### PROVIDED MATERIAL

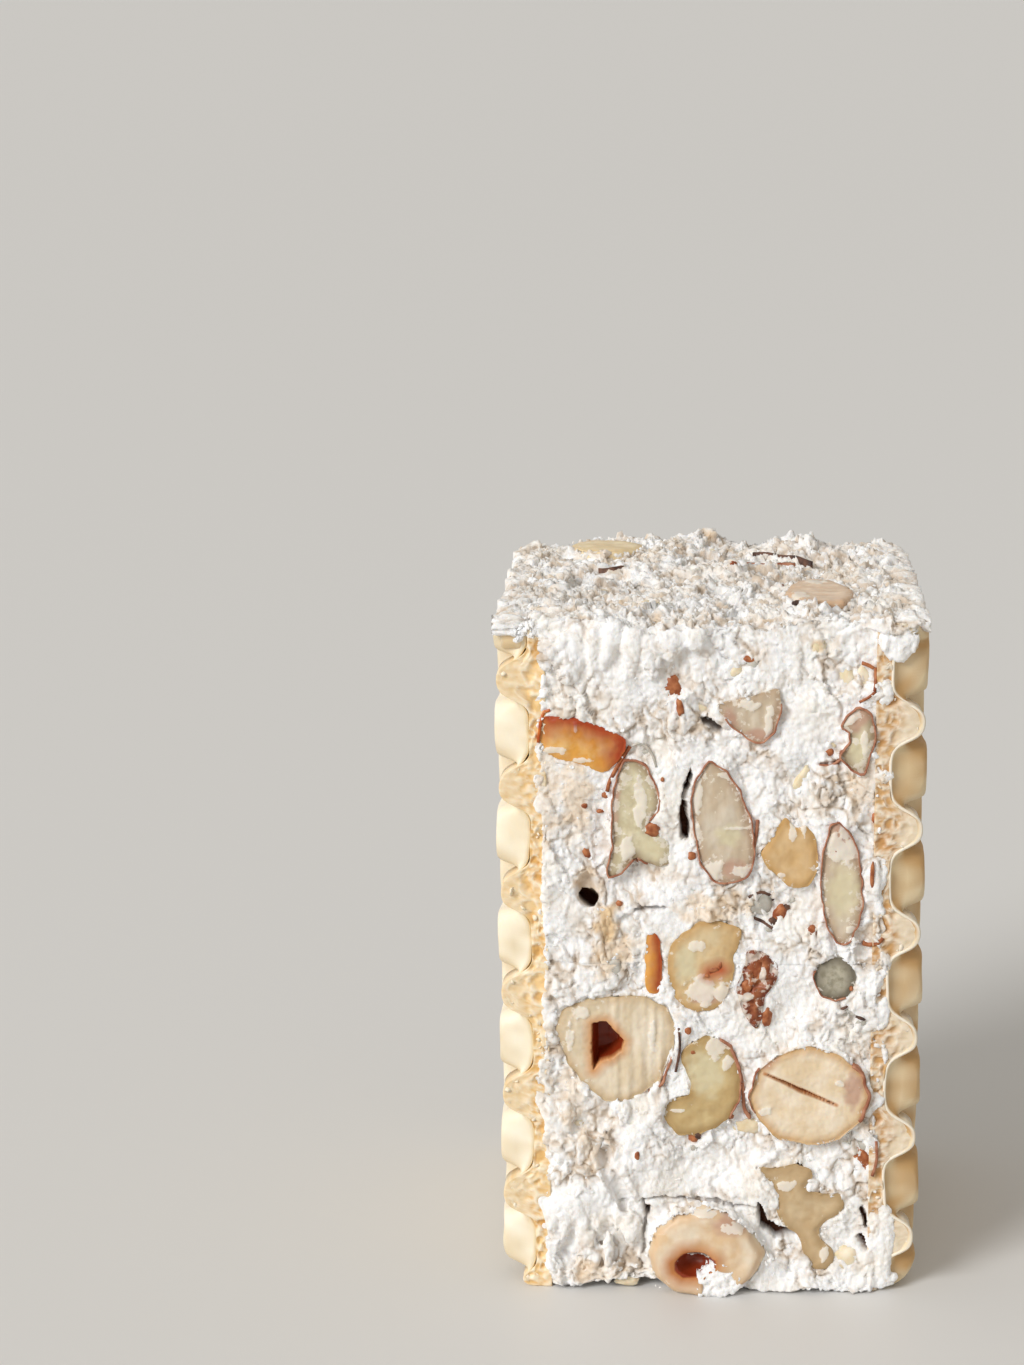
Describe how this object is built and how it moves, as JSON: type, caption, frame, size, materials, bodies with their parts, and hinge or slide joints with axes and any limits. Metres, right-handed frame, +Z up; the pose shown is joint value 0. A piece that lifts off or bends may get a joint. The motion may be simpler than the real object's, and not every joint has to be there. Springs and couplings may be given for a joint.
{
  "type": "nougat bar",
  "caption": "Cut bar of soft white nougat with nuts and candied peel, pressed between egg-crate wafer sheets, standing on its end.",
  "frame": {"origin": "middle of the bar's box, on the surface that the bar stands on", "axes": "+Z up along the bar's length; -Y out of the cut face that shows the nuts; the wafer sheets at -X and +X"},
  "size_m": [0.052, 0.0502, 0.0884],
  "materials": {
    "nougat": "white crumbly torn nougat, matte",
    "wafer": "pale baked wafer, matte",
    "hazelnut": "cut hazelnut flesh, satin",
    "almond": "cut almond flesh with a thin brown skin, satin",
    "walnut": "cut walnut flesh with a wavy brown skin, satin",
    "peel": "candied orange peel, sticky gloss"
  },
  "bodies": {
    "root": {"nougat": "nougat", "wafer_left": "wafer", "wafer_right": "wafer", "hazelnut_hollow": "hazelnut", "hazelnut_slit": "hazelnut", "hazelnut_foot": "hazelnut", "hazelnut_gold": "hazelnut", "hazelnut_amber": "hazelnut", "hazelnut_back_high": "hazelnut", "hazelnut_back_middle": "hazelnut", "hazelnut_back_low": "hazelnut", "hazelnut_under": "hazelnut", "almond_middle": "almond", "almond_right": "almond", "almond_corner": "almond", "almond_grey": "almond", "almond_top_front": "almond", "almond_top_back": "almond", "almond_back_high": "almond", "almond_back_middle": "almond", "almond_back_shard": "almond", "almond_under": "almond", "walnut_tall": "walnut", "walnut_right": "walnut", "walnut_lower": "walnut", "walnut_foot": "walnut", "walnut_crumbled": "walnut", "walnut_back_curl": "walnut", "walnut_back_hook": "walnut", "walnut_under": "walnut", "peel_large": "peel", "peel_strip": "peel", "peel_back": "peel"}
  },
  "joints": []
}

######

• **SET TASK**
Quote each line of the data above exactly as written.

• **SOLUTION FOR THIS EXERCISE**
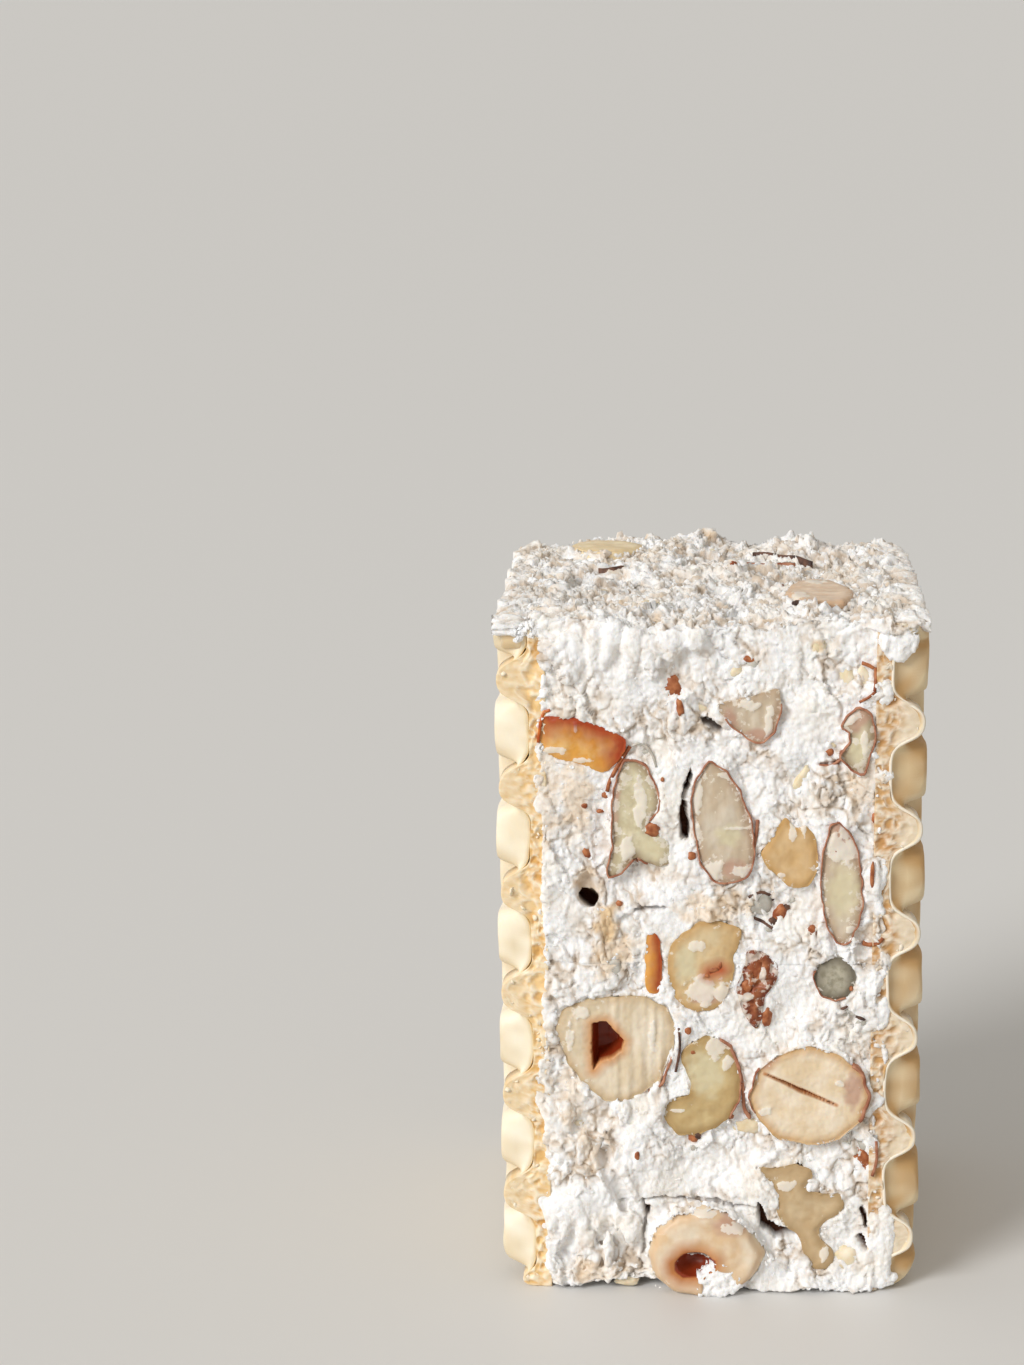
Describe how this object is built and how it moves, as JSON: type, caption, frame, size, materials, bodies with their parts, and hinge or slide joints with axes and any limits. Metres, right-handed frame, +Z up; the pose shown is joint value 0. A piece that lifts off or bends may get a joint. The motion may be simpler than the real object's, and not every joint has to be there. Springs and couplings may be given for a joint.
{
  "type": "nougat bar",
  "caption": "Cut bar of soft white nougat with nuts and candied peel, pressed between egg-crate wafer sheets, standing on its end.",
  "frame": {"origin": "middle of the bar's box, on the surface that the bar stands on", "axes": "+Z up along the bar's length; -Y out of the cut face that shows the nuts; the wafer sheets at -X and +X"},
  "size_m": [0.052, 0.0502, 0.0884],
  "materials": {
    "nougat": "white crumbly torn nougat, matte",
    "wafer": "pale baked wafer, matte",
    "hazelnut": "cut hazelnut flesh, satin",
    "almond": "cut almond flesh with a thin brown skin, satin",
    "walnut": "cut walnut flesh with a wavy brown skin, satin",
    "peel": "candied orange peel, sticky gloss"
  },
  "bodies": {
    "root": {"nougat": "nougat", "wafer_left": "wafer", "wafer_right": "wafer", "hazelnut_hollow": "hazelnut", "hazelnut_slit": "hazelnut", "hazelnut_foot": "hazelnut", "hazelnut_gold": "hazelnut", "hazelnut_amber": "hazelnut", "hazelnut_back_high": "hazelnut", "hazelnut_back_middle": "hazelnut", "hazelnut_back_low": "hazelnut", "hazelnut_under": "hazelnut", "almond_middle": "almond", "almond_right": "almond", "almond_corner": "almond", "almond_grey": "almond", "almond_top_front": "almond", "almond_top_back": "almond", "almond_back_high": "almond", "almond_back_middle": "almond", "almond_back_shard": "almond", "almond_under": "almond", "walnut_tall": "walnut", "walnut_right": "walnut", "walnut_lower": "walnut", "walnut_foot": "walnut", "walnut_crumbled": "walnut", "walnut_back_curl": "walnut", "walnut_back_hook": "walnut", "walnut_under": "walnut", "peel_large": "peel", "peel_strip": "peel", "peel_back": "peel"}
  },
  "joints": []
}